### PROBLEM TO WORK ON:
Repeat, exactly and completely, the entries shown underneath.
#### LISTING
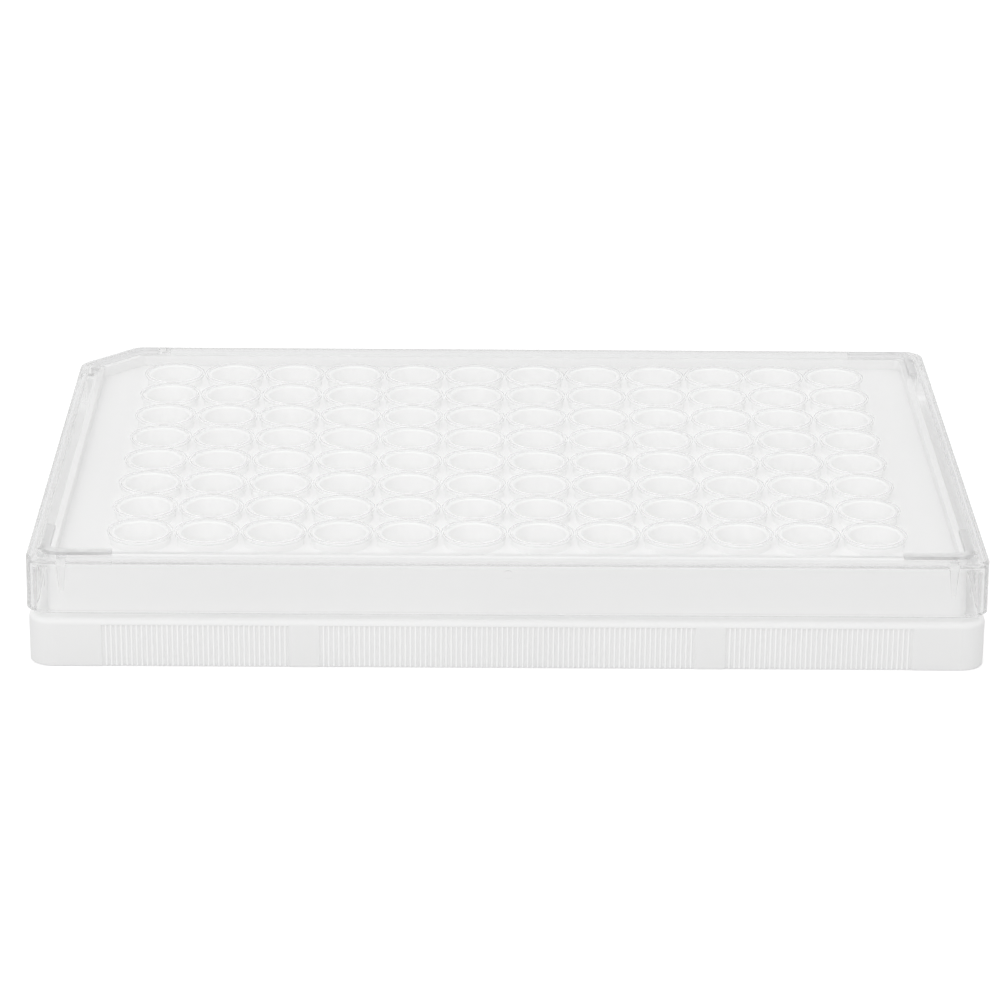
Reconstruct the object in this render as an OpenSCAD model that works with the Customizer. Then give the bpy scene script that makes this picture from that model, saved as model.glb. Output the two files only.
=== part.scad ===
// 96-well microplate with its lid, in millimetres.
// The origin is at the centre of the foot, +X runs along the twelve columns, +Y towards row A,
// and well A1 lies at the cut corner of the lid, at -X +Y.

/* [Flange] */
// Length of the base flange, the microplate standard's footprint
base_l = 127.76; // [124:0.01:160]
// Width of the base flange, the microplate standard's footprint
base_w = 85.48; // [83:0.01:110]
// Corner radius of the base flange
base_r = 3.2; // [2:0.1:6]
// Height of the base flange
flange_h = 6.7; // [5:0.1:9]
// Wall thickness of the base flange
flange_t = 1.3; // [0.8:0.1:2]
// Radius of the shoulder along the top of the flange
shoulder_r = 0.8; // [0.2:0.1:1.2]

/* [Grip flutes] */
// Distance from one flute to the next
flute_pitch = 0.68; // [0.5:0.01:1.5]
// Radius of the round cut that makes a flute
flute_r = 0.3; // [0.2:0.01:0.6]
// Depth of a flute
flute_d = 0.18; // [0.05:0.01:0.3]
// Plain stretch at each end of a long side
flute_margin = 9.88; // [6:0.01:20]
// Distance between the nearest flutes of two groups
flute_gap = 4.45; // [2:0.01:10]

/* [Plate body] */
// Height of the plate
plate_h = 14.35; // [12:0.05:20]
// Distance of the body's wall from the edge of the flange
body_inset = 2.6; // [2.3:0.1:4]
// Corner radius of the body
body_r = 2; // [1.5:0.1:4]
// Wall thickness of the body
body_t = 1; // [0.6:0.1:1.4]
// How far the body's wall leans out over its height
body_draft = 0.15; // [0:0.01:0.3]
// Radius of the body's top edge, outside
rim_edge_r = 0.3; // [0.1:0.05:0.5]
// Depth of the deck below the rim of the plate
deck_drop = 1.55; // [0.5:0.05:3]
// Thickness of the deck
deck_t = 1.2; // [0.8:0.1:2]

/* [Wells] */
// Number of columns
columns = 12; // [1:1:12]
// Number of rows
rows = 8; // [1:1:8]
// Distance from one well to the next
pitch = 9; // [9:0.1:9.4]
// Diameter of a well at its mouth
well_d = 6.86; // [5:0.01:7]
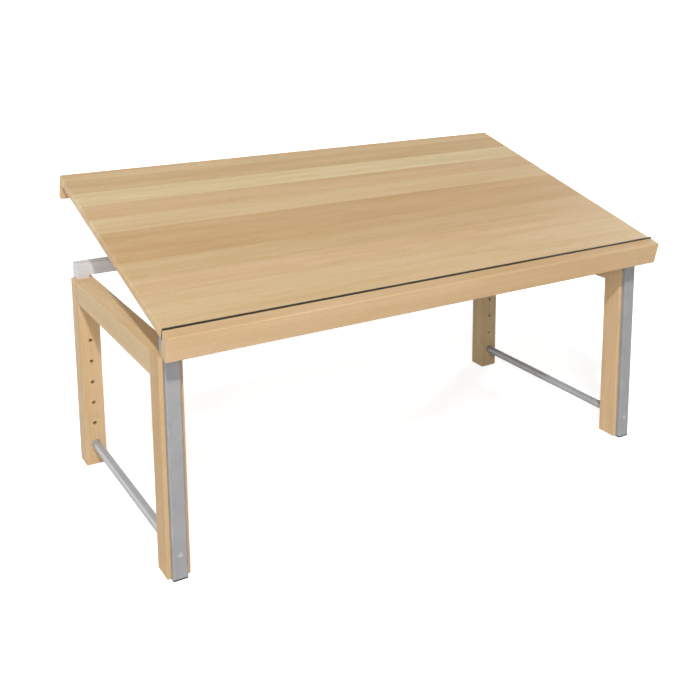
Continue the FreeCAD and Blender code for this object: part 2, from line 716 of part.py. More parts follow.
########
### TASK OUTPUT:
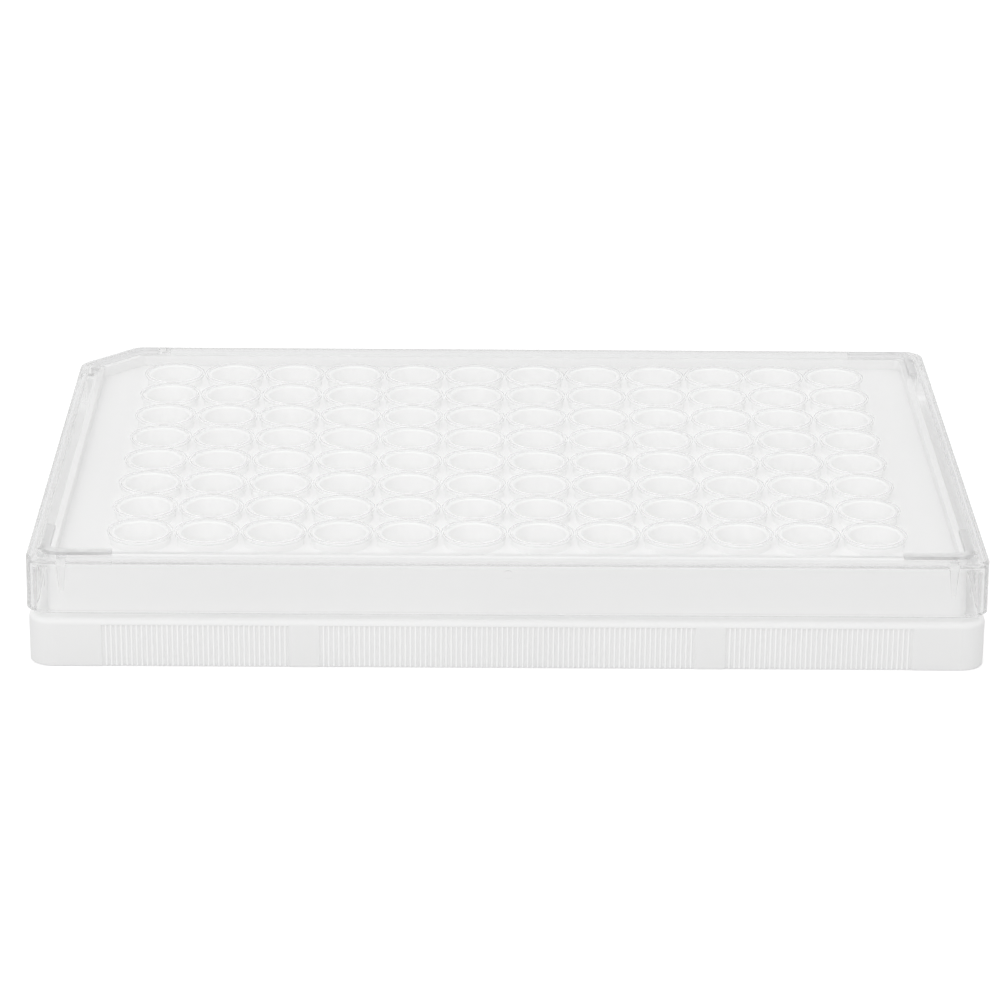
Reconstruct the object in this render as an OpenSCAD model that works with the Customizer. Then give the bpy scene script that makes this picture from that model, saved as model.glb. Output the two files only.
=== part.scad ===
// 96-well microplate with its lid, in millimetres.
// The origin is at the centre of the foot, +X runs along the twelve columns, +Y towards row A,
// and well A1 lies at the cut corner of the lid, at -X +Y.

/* [Flange] */
// Length of the base flange, the microplate standard's footprint
base_l = 127.76; // [124:0.01:160]
// Width of the base flange, the microplate standard's footprint
base_w = 85.48; // [83:0.01:110]
// Corner radius of the base flange
base_r = 3.2; // [2:0.1:6]
// Height of the base flange
flange_h = 6.7; // [5:0.1:9]
// Wall thickness of the base flange
flange_t = 1.3; // [0.8:0.1:2]
// Radius of the shoulder along the top of the flange
shoulder_r = 0.8; // [0.2:0.1:1.2]

/* [Grip flutes] */
// Distance from one flute to the next
flute_pitch = 0.68; // [0.5:0.01:1.5]
// Radius of the round cut that makes a flute
flute_r = 0.3; // [0.2:0.01:0.6]
// Depth of a flute
flute_d = 0.18; // [0.05:0.01:0.3]
// Plain stretch at each end of a long side
flute_margin = 9.88; // [6:0.01:20]
// Distance between the nearest flutes of two groups
flute_gap = 4.45; // [2:0.01:10]

/* [Plate body] */
// Height of the plate
plate_h = 14.35; // [12:0.05:20]
// Distance of the body's wall from the edge of the flange
body_inset = 2.6; // [2.3:0.1:4]
// Corner radius of the body
body_r = 2; // [1.5:0.1:4]
// Wall thickness of the body
body_t = 1; // [0.6:0.1:1.4]
// How far the body's wall leans out over its height
body_draft = 0.15; // [0:0.01:0.3]
// Radius of the body's top edge, outside
rim_edge_r = 0.3; // [0.1:0.05:0.5]
// Depth of the deck below the rim of the plate
deck_drop = 1.55; // [0.5:0.05:3]
// Thickness of the deck
deck_t = 1.2; // [0.8:0.1:2]

/* [Wells] */
// Number of columns
columns = 12; // [1:1:12]
// Number of rows
rows = 8; // [1:1:8]
// Distance from one well to the next
pitch = 9; // [9:0.1:9.4]
// Diameter of a well at its mouth
well_d = 6.86; // [5:0.01:7]
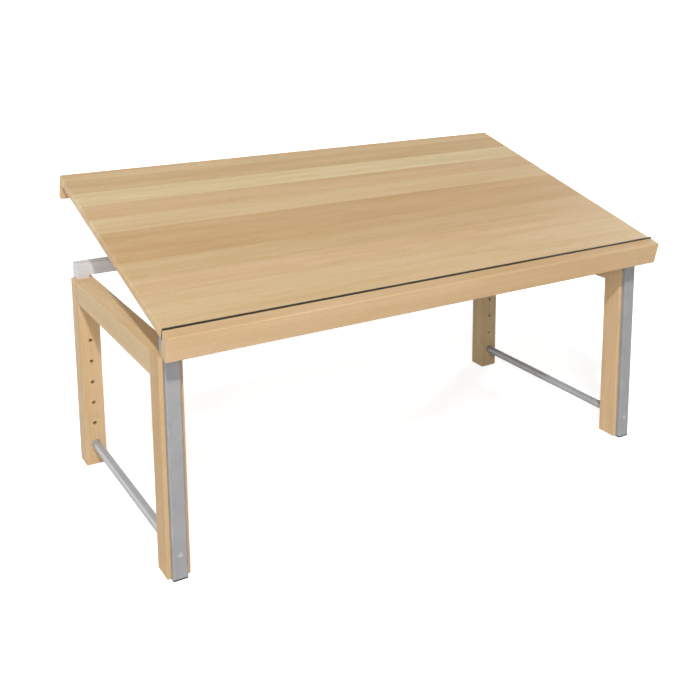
Continue the FreeCAD and Blender code for this object: part 2, from line 716 of part.py. More parts follow.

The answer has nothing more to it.